◆ **What you should do**
Locate the lines of the listing below that hold "from", then copy each of them.

◆ **Input material**
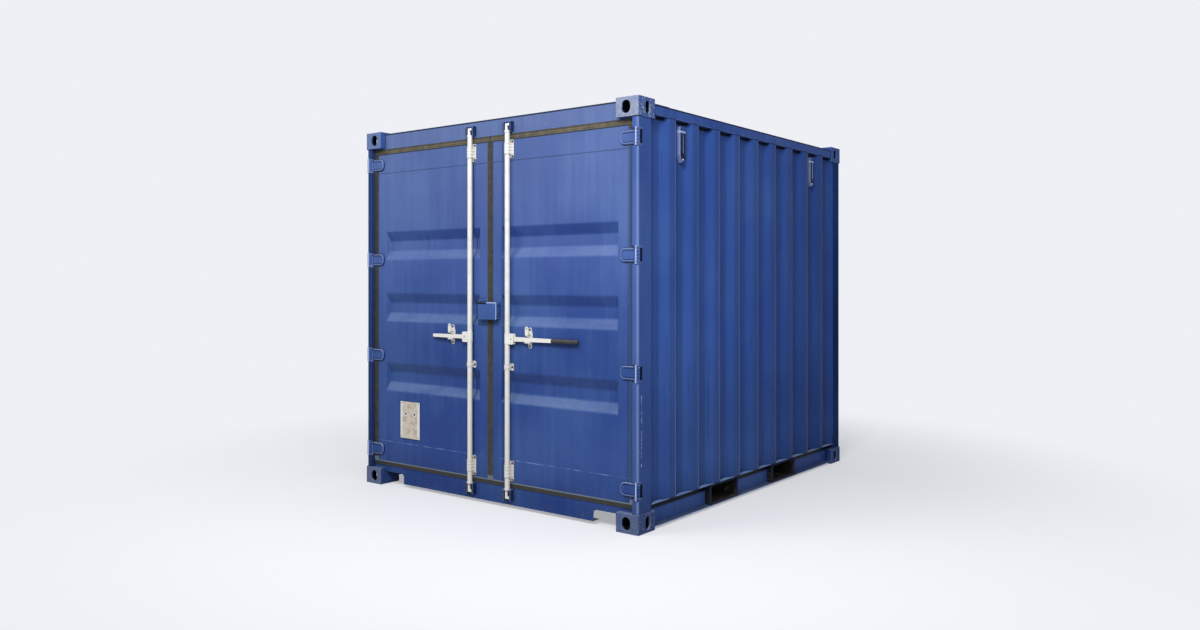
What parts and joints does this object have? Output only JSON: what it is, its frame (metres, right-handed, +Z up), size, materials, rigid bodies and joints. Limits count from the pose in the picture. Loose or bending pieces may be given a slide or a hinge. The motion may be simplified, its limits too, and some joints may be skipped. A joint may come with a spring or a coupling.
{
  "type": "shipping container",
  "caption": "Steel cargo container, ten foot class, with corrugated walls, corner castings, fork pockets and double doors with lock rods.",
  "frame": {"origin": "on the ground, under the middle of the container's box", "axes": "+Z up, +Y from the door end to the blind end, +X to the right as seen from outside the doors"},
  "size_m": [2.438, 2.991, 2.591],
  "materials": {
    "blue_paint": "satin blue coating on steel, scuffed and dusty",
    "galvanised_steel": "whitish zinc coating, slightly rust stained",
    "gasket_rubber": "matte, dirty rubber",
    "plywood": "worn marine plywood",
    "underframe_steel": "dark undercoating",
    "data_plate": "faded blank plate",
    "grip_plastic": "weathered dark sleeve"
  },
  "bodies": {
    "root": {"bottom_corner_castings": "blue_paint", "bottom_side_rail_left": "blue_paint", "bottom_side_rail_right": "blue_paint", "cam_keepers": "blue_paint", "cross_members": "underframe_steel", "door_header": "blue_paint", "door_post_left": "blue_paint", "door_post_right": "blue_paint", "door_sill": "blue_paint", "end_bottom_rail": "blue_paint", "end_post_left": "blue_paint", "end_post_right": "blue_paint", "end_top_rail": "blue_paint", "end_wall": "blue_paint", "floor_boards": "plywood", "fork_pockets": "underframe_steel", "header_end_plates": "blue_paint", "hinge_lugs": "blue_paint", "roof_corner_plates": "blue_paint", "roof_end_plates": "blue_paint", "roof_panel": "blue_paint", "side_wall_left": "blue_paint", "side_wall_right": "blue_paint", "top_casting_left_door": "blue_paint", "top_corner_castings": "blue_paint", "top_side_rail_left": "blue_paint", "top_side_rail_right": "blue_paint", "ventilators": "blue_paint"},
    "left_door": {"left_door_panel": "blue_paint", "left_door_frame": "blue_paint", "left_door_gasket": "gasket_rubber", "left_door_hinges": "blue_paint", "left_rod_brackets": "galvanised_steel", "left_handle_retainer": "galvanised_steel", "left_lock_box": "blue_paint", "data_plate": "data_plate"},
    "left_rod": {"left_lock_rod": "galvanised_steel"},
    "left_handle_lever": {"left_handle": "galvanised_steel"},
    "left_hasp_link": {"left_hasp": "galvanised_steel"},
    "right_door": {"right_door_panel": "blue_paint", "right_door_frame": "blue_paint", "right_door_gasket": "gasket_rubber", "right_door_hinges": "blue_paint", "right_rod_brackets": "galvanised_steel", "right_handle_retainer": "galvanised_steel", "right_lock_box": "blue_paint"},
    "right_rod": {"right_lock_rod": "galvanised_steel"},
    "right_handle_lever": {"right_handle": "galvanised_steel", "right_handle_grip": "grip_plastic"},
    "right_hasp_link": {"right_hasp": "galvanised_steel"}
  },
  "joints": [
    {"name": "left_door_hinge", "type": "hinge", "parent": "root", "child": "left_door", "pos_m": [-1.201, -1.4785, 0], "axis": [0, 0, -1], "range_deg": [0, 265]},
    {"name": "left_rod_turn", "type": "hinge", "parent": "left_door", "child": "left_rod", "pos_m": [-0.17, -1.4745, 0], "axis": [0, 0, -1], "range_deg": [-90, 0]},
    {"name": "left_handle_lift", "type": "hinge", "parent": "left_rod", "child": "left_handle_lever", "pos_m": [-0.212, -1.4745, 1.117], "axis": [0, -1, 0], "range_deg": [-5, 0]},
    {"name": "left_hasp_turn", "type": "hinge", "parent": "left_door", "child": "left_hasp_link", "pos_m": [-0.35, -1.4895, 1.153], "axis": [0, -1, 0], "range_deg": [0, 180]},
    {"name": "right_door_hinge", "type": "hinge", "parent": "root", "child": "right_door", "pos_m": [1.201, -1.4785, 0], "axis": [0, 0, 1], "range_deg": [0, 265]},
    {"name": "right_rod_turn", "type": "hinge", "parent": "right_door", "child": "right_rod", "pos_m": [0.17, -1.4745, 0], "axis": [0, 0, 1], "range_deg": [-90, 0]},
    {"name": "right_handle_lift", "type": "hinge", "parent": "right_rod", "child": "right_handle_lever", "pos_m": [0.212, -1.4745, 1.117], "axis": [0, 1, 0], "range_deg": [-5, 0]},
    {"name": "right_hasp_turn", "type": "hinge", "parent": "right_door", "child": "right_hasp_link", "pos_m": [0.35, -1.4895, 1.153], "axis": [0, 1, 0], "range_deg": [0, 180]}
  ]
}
---
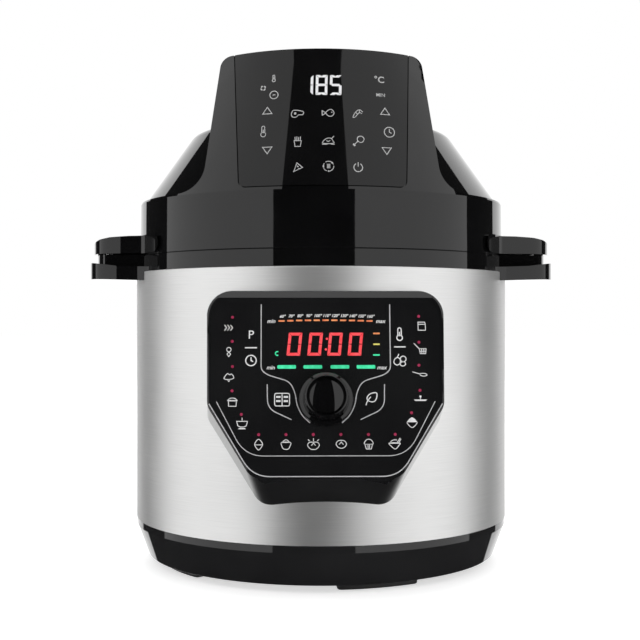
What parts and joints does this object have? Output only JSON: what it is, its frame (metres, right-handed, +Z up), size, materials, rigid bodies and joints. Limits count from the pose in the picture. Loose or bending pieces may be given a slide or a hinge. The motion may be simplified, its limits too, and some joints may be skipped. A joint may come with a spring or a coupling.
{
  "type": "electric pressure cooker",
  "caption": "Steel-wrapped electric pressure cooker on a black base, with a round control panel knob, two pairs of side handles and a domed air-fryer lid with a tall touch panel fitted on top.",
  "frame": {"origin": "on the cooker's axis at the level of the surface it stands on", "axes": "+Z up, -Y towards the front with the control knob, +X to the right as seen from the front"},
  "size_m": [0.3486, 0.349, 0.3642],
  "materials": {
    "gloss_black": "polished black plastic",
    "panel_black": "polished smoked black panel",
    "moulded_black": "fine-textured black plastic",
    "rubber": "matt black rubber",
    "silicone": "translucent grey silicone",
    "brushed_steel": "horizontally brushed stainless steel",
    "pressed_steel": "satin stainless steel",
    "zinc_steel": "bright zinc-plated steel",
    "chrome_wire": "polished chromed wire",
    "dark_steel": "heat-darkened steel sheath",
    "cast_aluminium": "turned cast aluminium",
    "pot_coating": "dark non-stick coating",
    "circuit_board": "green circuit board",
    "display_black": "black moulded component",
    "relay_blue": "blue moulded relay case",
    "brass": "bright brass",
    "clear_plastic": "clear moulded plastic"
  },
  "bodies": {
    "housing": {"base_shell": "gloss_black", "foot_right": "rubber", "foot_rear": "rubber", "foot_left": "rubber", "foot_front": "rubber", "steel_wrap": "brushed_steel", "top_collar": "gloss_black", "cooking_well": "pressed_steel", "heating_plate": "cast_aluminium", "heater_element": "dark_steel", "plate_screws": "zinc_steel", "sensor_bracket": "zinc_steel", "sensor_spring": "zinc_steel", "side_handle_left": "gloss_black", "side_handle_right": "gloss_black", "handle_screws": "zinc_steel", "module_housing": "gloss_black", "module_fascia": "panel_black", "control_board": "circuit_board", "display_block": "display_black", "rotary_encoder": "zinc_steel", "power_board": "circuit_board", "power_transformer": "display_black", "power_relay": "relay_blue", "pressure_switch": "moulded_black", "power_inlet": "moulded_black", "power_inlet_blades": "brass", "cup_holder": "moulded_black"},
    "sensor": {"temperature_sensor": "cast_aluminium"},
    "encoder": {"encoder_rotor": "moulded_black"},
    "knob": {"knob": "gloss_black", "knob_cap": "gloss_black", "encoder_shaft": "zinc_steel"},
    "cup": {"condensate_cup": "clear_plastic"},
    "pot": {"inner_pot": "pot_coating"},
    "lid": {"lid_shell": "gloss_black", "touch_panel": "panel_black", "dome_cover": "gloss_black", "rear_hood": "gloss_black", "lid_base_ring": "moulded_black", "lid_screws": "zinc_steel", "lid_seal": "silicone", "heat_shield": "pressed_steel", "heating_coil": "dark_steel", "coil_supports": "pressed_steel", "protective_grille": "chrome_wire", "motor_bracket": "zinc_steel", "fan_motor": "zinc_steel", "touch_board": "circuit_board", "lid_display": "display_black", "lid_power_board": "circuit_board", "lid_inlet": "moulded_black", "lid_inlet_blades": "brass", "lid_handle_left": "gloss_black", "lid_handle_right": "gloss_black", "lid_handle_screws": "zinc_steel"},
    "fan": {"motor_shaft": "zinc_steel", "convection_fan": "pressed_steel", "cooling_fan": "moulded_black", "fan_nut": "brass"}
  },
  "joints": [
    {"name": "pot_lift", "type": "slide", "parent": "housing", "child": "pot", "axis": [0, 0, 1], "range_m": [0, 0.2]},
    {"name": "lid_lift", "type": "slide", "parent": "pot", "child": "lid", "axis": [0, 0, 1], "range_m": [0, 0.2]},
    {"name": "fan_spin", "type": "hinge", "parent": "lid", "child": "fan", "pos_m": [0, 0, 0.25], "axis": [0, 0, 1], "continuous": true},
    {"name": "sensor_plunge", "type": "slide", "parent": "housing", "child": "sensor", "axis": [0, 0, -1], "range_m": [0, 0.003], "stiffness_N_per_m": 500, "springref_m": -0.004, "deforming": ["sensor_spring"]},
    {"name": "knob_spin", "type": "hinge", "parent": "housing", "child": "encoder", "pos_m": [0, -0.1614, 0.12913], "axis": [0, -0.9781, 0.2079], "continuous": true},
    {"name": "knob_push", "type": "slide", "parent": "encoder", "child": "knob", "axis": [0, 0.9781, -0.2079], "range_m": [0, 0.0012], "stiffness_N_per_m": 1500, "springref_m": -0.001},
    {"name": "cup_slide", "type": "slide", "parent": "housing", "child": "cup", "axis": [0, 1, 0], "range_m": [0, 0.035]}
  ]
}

◆ **Task answer**
What parts and joints does this object have? Output only JSON: what it is, its frame (metres, right-handed, +Z up), size, materials, rigid bodies and joints. Limits count from the pose in the picture. Loose or bending pieces may be given a slide or a hinge. The motion may be simplified, its limits too, and some joints may be skipped. A joint may come with a spring or a coupling.
  "frame": {"origin": "on the ground, under the middle of the container's box", "axes": "+Z up, +Y from the door end to the blind end, +X to the right as seen from outside the doors"},
What parts and joints does this object have? Output only JSON: what it is, its frame (metres, right-handed, +Z up), size, materials, rigid bodies and joints. Limits count from the pose in the picture. Loose or bending pieces may be given a slide or a hinge. The motion may be simplified, its limits too, and some joints may be skipped. A joint may come with a spring or a coupling.
  "frame": {"origin": "on the cooker's axis at the level of the surface it stands on", "axes": "+Z up, -Y towards the front with the control knob, +X to the right as seen from the front"},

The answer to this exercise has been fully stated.